Diese ersten beiden Wahlkabinen auf Länderebene sollen aber nicht die letzten gewesen sein. Wie Prof. Filzmaier bestätigt, gibt es sowohl Pläne als auch schon konkrete Vorgespräche zu Wahlkabinen für die beiden Landtagswahlen in Salzburg und Kärnten, die im Frühjahr 2004 stattfinden werden. Aber auch andere Verwendungsmöglichkeiten des Tools als Instrument der politischen Bildung über Wahlkämpfe hinaus sind angedacht, z.B. wahlkampfunabhängig als Vergleich zwischen Bürger- und Parteimeinung zu aktuellen Politikthemen auf Gemeindeebene oder zur Sachinformation und dem Schaffen von Themenbewusstsein in bestimmten Gruppen, z.B. bei Jugendlichen.

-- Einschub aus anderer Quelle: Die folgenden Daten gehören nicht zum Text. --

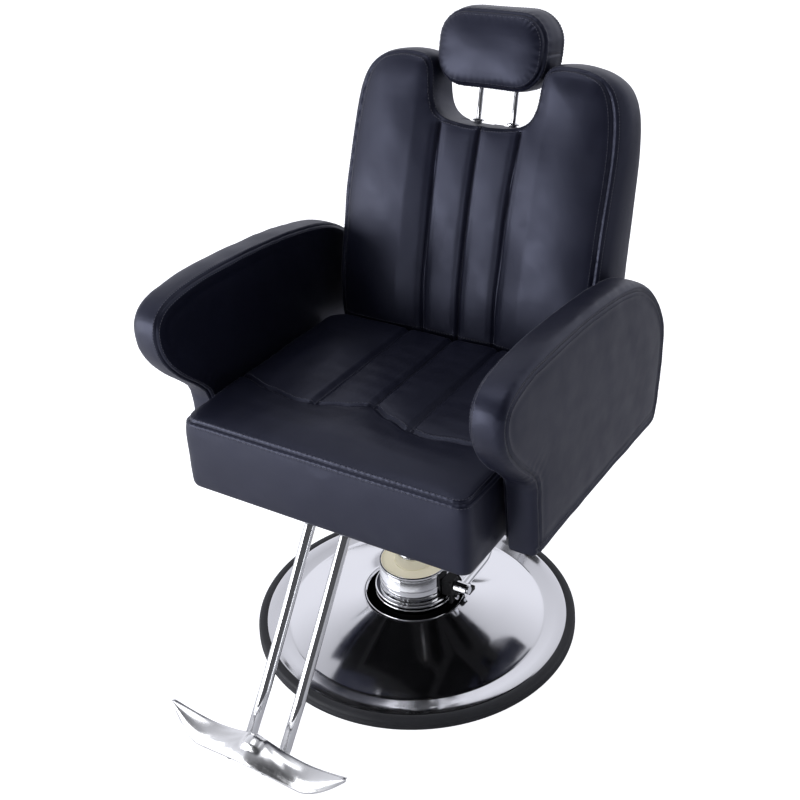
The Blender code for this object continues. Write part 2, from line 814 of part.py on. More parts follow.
def back_frame_parts(back):
    """Rear panel, hinge arms, gas spring lug and the headrest guides."""
    outline = rounded_rectangle(0.225, -0.008, 0.345, 0.030, 4)
    rings = [
        [back_local(x, s, rear_plane(s) + depth) for x, s in outline] for depth in (0.0005, 0.0100)
    ]
    finish(loft(rings), "back_panel", vinyl(), back, local=True)
    eye = [(0.016 * cos(pi + pi * k / 8), 0.016 * sin(pi + pi * k / 8)) for k in range(9)]
    arm = eye + [(0.032, 0.030), (0.028, 0.190), (0.0035, 0.190), (0.0135, 0.036), (-0.013, 0.018)]
    for side, word in ((-1, "left"), (1, "right")):
        low, high = sorted((side * (HINGE_X + 0.0057), side * (HINGE_X + 0.0117)))
        bar = finish(plate(arm, low, high), f"back_arm_{word}", steel(), back, local=True)
        drill_local(bar, (low - 0.005, 0.0, 0.0), (high + 0.005, 0.0, 0.0), 0.0063, 20)
    lug_y, lug_z = lug_local()
    eye = [
        (lug_y + 0.010 * cos(pi + pi * k / 6), lug_z + 0.010 * sin(pi + pi * k / 6)) for k in range(7)
    ]
    lug = eye + [(0.046, 0.000), (0.034, 0.130), (0.0065, 0.130), (0.0125, 0.036), (0.014, 0.020)]
    tab = finish(plate(lug, GAS_X - 0.0085, GAS_X - 0.0045), "gas_lug", steel(), back, local=True)
    drill_local(tab, (GAS_X - 0.015, lug_y, lug_z), (GAS_X + 0.005, lug_y, lug_z), 0.0042, 16)
    pin = [
        (0.0, 0.0),
        (0.0039, 0.0),
        (0.0039, 0.0140),
        (0.0085, 0.0140),
        (0.0085, 0.0165),
        (0.0, 0.0165),
    ]
    stud = spun(pin, 16)
    stud.transform(Matrix.Translation((GAS_X - 0.0092, lug_y, lug_z)) @ Matrix.Rotation(pi / 2, 4, "Y"))
    finish(stud, "rod_end_pin", zinc(), back, local=True)
    for side, word in ((-1, "left"), (1, "right")):
        guide = [
            (POST_R + 0.0004, 0.2450),
            (0.0070, 0.2450),
            (0.0070, 0.3652),
        (0.0105, 0.3652),
        (0.0105, 0.3668),
        (0.0090, 0.3682),
        (POST_R + 0.0004, 0.3682),
        ]
        sleeve = spun(guide, 16)
        place = back_local(side * POST_X, 0.0, POST_OFF)
        sleeve.transform(Matrix.Translation(place))
        finish(sleeve, f"post_guide_{word}", chrome(), back, local=True)


def lug_local():
    """The gas spring's rear pivot in the recline joint's frame, as (y, z)."""
    world = Vector((LUG_R * sin(LUG_ANGLE), -LUG_R * cos(LUG_ANGLE)))
    up = Vector((sin(BACK_TILT), cos(BACK_TILT)))
    rear = Vector((cos(BACK_TILT), -sin(BACK_TILT)))
    return world.dot(rear), world.dot(up)


def headrest_parts(head):
    """Pillow and its two posts, in the recline joint's frame moved up to the pillow."""
    outline = rounded_rectangle(HEAD_HALF_W, HEAD_LOW, HEAD_HIGH, 0.046, 6)
    layers = ((-0.004, 0.030), (0.003, 0.008), (0.011, 0.0), (0.046, -0.008), (0.080, -0.003), (HEAD_DEPTH, 0.012))
    rings = []
    for off, d in layers:
        rise = 0.10 * (off - 0.006)
        rings.append([head_local(x, s + rise, off) for x, s in inset(outline, d)])
    pillow = finish(loft(rings), "headrest_cushion", vinyl(), head, local=True)
    for side, word in ((-1, "left"), (1, "right")):
        x = side * POST_X
        low = head_local(x, 0.410, POST_OFF)
        high = head_local(x, 0.482, POST_OFF)
        drill_local(pillow, low, high, POST_R + 0.0004, 14)
        post = rod(head_local(x, 0.268, POST_OFF), head_local(x, 0.480, POST_OFF), POST_R, 14)
        finish(post, f"headrest_post_{word}", chrome(), head, local=True)


def head_local(x, s, off):
    return (x, off - POST_OFF, s - HEAD_LOW)


def hinge_parts(seat, hinge):
    """Brackets on the seat frame and the pins that the back turns on."""
    y, z = hinge
    eye = [(y + 0.017 * cos(pi * k / 8 - pi / 8), z + 0.017 * sin(pi * k / 8 - pi / 8)) for k in range(9)]
    outline = eye + [(0.176, 0.3640), (0.100, 0.3640), (0.100, 0.3445), (0.236, 0.3445)]
    for side, word in ((-1, "left"), (1, "right")):
        low, high = sorted((side * (HINGE_X + 0.0003), side * (HINGE_X + 0.0053)))
        bracket = finish(plate(outline, low, high), f"hinge_bracket_{word}", steel(), seat)
        drill(bracket, (low - 0.005, y, z), (high + 0.005, y, z), 0.0063, 20)
        pin = [
            (0.0, 0.0),
            (0.0050, 0.0),
            (0.0058, 0.0010),
            (0.0058, 0.0167),
            (0.0110, 0.0167),
            (0.0110, 0.0200),
            (0.0095, 0.0215),
            (0.0, 0.0215),
        ]
        stud = spun(pin, 20)
        turn = Matrix.Rotation(side * pi / 2, 4, "Y")
        stud.transform(Matrix.Translation((side * (HINGE_X - 0.0047), y, z)) @ turn)
        finish(stud, f"hinge_pin_{word}", zinc(), seat)


def gas_spring_parts(seat, cylinder, slider, pin, length):
    """Clevis, cylinder, rod and release pin, drawn along Y and turned with their empties."""
    y, z = GAS_PIVOT
    clevis = finish(box((-RAIL_OUT, y - 0.013, 0.3390), (GAS_X + 0.0130, y + 0.013, 0.3437)), "gas_clevis", steel(), seat)
    for low in (GAS_X - 0.0130, GAS_X + 0.0085):
        boolean(clevis, box((low, y - 0.0125, z - 0.0110), (low + 0.0045, y + 0.0085, 0.3400)), "UNION")
    drill(clevis, (GAS_X - 0.02, y, z), (GAS_X + 0.02, y, z), 0.0042, 16)
    cross = rod((GAS_X - 0.0145, y, z), (GAS_X + 0.0145, y, z), 0.0039, 16)
    finish(cross, "gas_clevis_pin", zinc(), seat)
    tube = [
        (0.0, 0.0100),
        (0.0100, 0.0100),
        (0.0100, 0.1640),
        (0.0085, 0.1665),
        (0.0046, 0.1665),
        (0.0046, 0.0500),
        (0.0, 0.0500),
    ]
    body = spun(tube, 20)
    body.transform(Matrix.Rotation(-pi / 2, 4, "X"))
    barrel = finish(body, "gas_cylinder", steel(), cylinder, local=True)
    block = box((-0.0080, -0.0200, -0.0085), (0.0080, 0.0130, 0.0085))
    block.transform(cylinder.matrix_world)
    boolean(barrel, block, "UNION")
    drill_local(barrel, (-0.012, 0.0, 0.0), (0.012, 0.0, 0.0), 0.0043, 16)
    drill_local(barrel, (0.0, -0.0250, 0.0), (0.0, -0.0058, 0.0), 0.0035, 12)
    rest = rod((0.0, 0.1050 - length, 0.0), (0.0, -0.0080, 0.0), 0.0040, 14)
    shaft = finish(rest, "gas_rod", chrome(), slider, local=True)
    end = rod((-0.0040, 0.0, 0.0), (0.0040, 0.0, 0.0), 0.0110, 20)
    end.transform(slider.matrix_world)
    boolean(shaft, end, "UNION")
    drill_local(shaft, (-0.010, 0.0, 0.0), (0.010, 0.0, 0.0), 0.0066, 20)
    finish(rod((0.0, -0.0295, 0.0), (0.0, -0.0125, 0.0), 0.0030, 12), "release_pin", zinc(), pin, local=True)


def lever_parts(seat, lever):
    """Cross rod with a cam finger and a grip, in two hangers under the frame."""
    inner = GAS_X - 0.0045
    path = [
        (inner, LEVER_Y, LEVER_Z),
        *bend((inner, LEVER_Y, LEVER_Z), (LEVER_TIP_X, LEVER_Y, LEVER_Z), (LEVER_TIP_X, 0.0, LEVER_Z), 0.018, 4),
        (LEVER_TIP_X, LEVER_Y + 0.045, LEVER_Z),
    ]
    shaft = finish(swept(path, 0.0045, 12), "release_lever", zinc(), lever)
    finger = box((GAS_X - 0.0060, LEVER_Y - 0.0040, 0.3045), (GAS_X + 0.0040, LEVER_Y + 0.0040, LEVER_Z + 0.0040))
    boolean(shaft, finger, "UNION")
    grip = [
        (0.0, 0.0),
        (0.0080, 0.0),
        (0.0100, 0.0030),
        (0.0095, 0.0550),
        (0.0070, 0.0620),
        (0.0, 0.0640),
    ]
    knob = spun(grip, 16)
    knob.transform(Matrix.Translation((LEVER_TIP_X, LEVER_Y + 0.0455, LEVER_Z)) @ Matrix.Rotation(-pi / 2, 4, "X"))
    finish(knob, "lever_grip", plastic(), lever)
    hanger = finish(
        box((-0.1595, LEVER_Y - 0.009, LEVER_Z - 0.010), (-0.1525, LEVER_Y + 0.009, 0.3438)),
        "lever_hanger",
        steel(),
        seat,
    )
    drill(hanger, (-0.165, LEVER_Y, LEVER_Z), (-0.145, LEVER_Y, LEVER_Z), 0.0050, 16)


def back_world(s, off):
    """World (y, z) of a point of the back at rest."""
    y = BACK_FOOT[0] + s * sin(BACK_TILT) + off * cos(BACK_TILT)
    z = BACK_FOOT[1] + s * cos(BACK_TILT) - off * sin(BACK_TILT)
    return y, z


def main():
    clear_scene()
    root = joint_empty("base_origin", (0.0, 0.0, 0.0))
    pump = joint_empty("pump_swivel", (0.0, 0.0, 0.0), root)
    pedal = joint_empty("pedal_hinge", (PEDAL_X, 0.0, PEDAL_Z), pump)
    plunger = joint_empty("plunger_slide", (PEDAL_X, 0.0255, 0.0745), pump)
    seat = joint_empty("seat_lift", (0.0, 0.0, 0.060), pump)
    hinge = back_world(HINGE_S, HINGE_OFF)
    back = joint_empty("back_recline", (0.0, *hinge), seat, BACK_TILT)
    lug = (hinge[0] + LUG_R * sin(LUG_ANGLE), hinge[1] - LUG_R * cos(LUG_ANGLE))
    run = Vector((lug[0] - GAS_PIVOT[0], lug[1] - GAS_PIVOT[1]))
    swing = -atan2(run.y, run.x)
    cylinder = joint_empty("gas_swing", (GAS_X, *GAS_PIVOT), seat, swing)
    slider = joint_empty("gas_rod_slide", (GAS_X, *lug), seat, swing)
    pin = joint_empty("release_pin_slide", (GAS_X, *GAS_PIVOT), seat, swing)
    lever = joint_empty("lever_hinge", (GAS_X, LEVER_Y, LEVER_Z), seat)
    base_parts(root)
    pump_parts(pump)
    pedal_bracket_parts(pump)
    pedal_parts(pedal, plunger)
    seat_frame_parts(seat)
    lift_parts(seat)
    seat_cushion_part(seat)
    arm_parts(seat)
    footrest_parts(seat)
    hinge_parts(seat, hinge)
    gas_spring_parts(seat, cylinder, slider, pin, run.length)
    lever_parts(seat, lever)
    back_cushion_part(back)
    back_frame_parts(back)
    head = bpy.data.objects.new("headrest_slide", None)
    bpy.context.scene.collection.objects.link(head)
    head.parent = back
    head.location = back_local(0.0, HEAD_LOW, POST_OFF)
    bpy.context.view_layer.update()
    headrest_parts(head)


main()
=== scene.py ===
"""Looks of the hydraulic barber chair: upholstery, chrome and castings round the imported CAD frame."""

import json
from math import atan2, cos, exp, pi, radians, sin

import bmesh
import bpy
import numpy as np
from mathutils import Matrix, Vector
from mathutils.bvhtree import BVHTree
from mathutils.kdtree import KDTree


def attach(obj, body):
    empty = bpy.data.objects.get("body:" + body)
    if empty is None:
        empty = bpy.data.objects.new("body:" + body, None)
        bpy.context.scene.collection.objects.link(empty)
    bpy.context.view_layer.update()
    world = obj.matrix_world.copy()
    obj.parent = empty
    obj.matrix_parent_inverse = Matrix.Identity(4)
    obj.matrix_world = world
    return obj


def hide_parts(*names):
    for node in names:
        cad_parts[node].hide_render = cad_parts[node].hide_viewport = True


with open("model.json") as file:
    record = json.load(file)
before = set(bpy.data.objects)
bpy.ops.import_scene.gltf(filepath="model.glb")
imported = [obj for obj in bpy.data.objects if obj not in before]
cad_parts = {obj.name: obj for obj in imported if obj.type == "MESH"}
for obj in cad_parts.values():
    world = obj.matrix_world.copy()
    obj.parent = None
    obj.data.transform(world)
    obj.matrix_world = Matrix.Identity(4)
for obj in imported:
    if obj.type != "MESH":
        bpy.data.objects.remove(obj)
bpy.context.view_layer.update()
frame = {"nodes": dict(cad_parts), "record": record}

BACK_TILT = radians(14.46)
UP = np.array((0.0, sin(BACK_TILT), cos(BACK_TILT)))
REAR = np.array((0.0, cos(BACK_TILT), -sin(BACK_TILT)))
BACK_FOOT = np.array((0.0, 0.183, 0.526))
ARM_IN = 0.276
ARM_OUT = 0.33
POST_X = 0.034
POST_OFF = 0.06
TUBE_X = 0.034


# -------- meshes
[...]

http://wahlboerse.tirol.com


Gemeinsam mit der Tiroler Tageszeitung startet das IFF zur Tirolwahl auch eine Wahlbörse zur Prognose des Wahlergebnisses. Der Vergleich mit Wahlbörsen auf Bundesebene zeigt Vor- und Nachteile des regionalen „Parteienmarktes“: Während Wahlbörsen auf Bundesebene des Öfteren dem Vorwurf ausgesetzt sind, sie würden nur die Ergebnisse der beinahe täglich veröffentlichten Meinungsumfragen widerspiegeln, lässt Prof. Filzmaier das in diesem Fall nicht gelten: „Während Landtagswahlkämpfen werden überhaupt nur eine Hand voll Umfragen veröffentlicht. Das kann keinen entscheidenden und durchgehenden Einfluss auf das Händlerverhalten haben.“ Ein problematischer Aspekt ist, dass bei Wahlbörsen zu Wahlen in Bundesländern die Gefahr von externen Händlern, also Teilnehmern, die in einem anderen Bundesland leben, groß ist. Denn das Prinzip, nach dem Wahlbörsen funktionieren, geht davon aus, dass den Teilnehmern alle Informationen über den Wahlkampf zur Verfügung stehen. Während aber bei einer Nationalratswahl der Wahlkampf im ganzen Bundesgebiet thematisiert wird, wissen z.B. Wiener über einen tiroler Wahlkampf nicht Bescheid und können damit die Ergebnisse verzerren.